The triteness of the presidential directive deserves no comment.
Confusion that is deliberate, elaborate has been thrown around the attack that reportedly lasted two hours, in the heart of Owerri, in a security zone that encompasses the Government House, police headquarters, and other important offices aligned to security.
Some of the earliest news was that the terrorists were chanting that Jesus Christ had risen, that the prisoners had no business being in bondage. When that is tied to the resurrection belief Christians celebrated a day earlier, and the crime location, Owerri, the South East heart land, conclusions can be drawn.
The terrorists were Christians. The presidential order to go after them can also be seen as the support security agents, dedicated to terrorising the South East, need to continue their mandate.
Mohammed Adamu was still issuing orders to policemen to use their full arsenals on IPOB, who he blamed for the attacks, when his removal as Inspector-General of Police came. His orders stand.
Owerri reflected the sameness of attacks in the North, particularly the disinterest of security agencies in countering it. If the terrorists spent 30 minutes, on solidarity songs in front of Government House, did anybody hear them? Did security cameras at the Government House gate capture anything?
A persistent and pertinent question remains how security agencies operate. It is unfortunate that police headquarters Owerri, and maybe elsewhere, can be attacked with obvious ease. Were “sister agencies” forbidden to come to the rescue of the sieged police facilities or even the prisons? Something is definitely not right.
The profiling of the attackers is a poor excuse for the Owerri disaster but a potent reason for the terror that would be unleashed on innocent youth in the guise of searching for almost escaped 2,000 inmates.
The army barracks in Obinze, about 10 minutes from police headquarters did not help. It is from Obinze that soldiers hurried to Orlu to fight IPOB. The Air Force base at Naze that is closer had no response.
For the weeks that there have been attacks on Ebonyi communities, the Federal Government’s weighty silence has been the reaction. The lives lost, the uncertainties created, are of no importance for reasons that are still unclear. The dispatch applied to Owerri points at how government evaluates security. Are we waiting to confirm if the Ebonyi terrorists know Christ before we go after them? Or no links have been established between them and IPOB?

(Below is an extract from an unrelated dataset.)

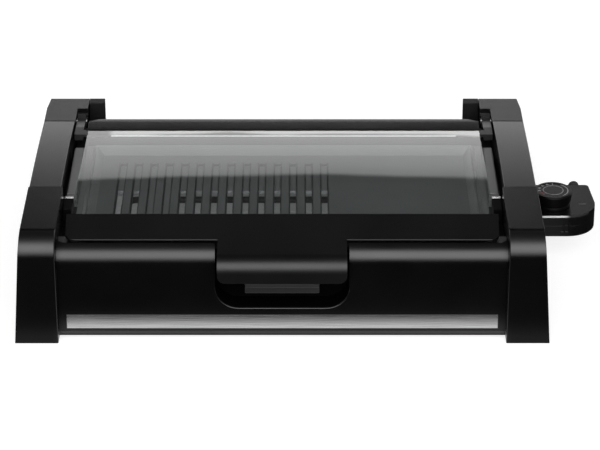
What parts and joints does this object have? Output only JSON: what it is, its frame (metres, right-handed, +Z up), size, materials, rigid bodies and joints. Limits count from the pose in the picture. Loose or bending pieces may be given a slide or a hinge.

Ogbeni Rauf Aregbesola, minister of Internal Affairs, after gassy claims about how government was protecting Nigerians, imposed responsibility for securing Nigeria on others, no longer the Federal Government that controls every security handle.
“The onus is on traditional rulers, religious leaders, community leaders, professional associations, family heads and others in positions of leadership and authority to make our communities incommodious to criminals. No criminal should have accommodation and protection in our communities,” Aregbesola’s statement read.
When read more soberly, Aregbesola is to tell us that outside harvesting security budgets, our governments have no further interests in the matter. Does Aregbesola assume Nigerians do not know?
Finally…
WAS the appointment of Usman Alkali Baba as the Inspector-General of Police while Mohammed Adamu was inspecting the ruins in Owerri part of the solution or the President’s anger at his extension of Adamu’s stay? With already 33 years of service, Baba barely has enough times to read the handing over notes before writing his. Our security issues are beyond these fleeting appointments that consume so much time and deepen divisions in our security agencies.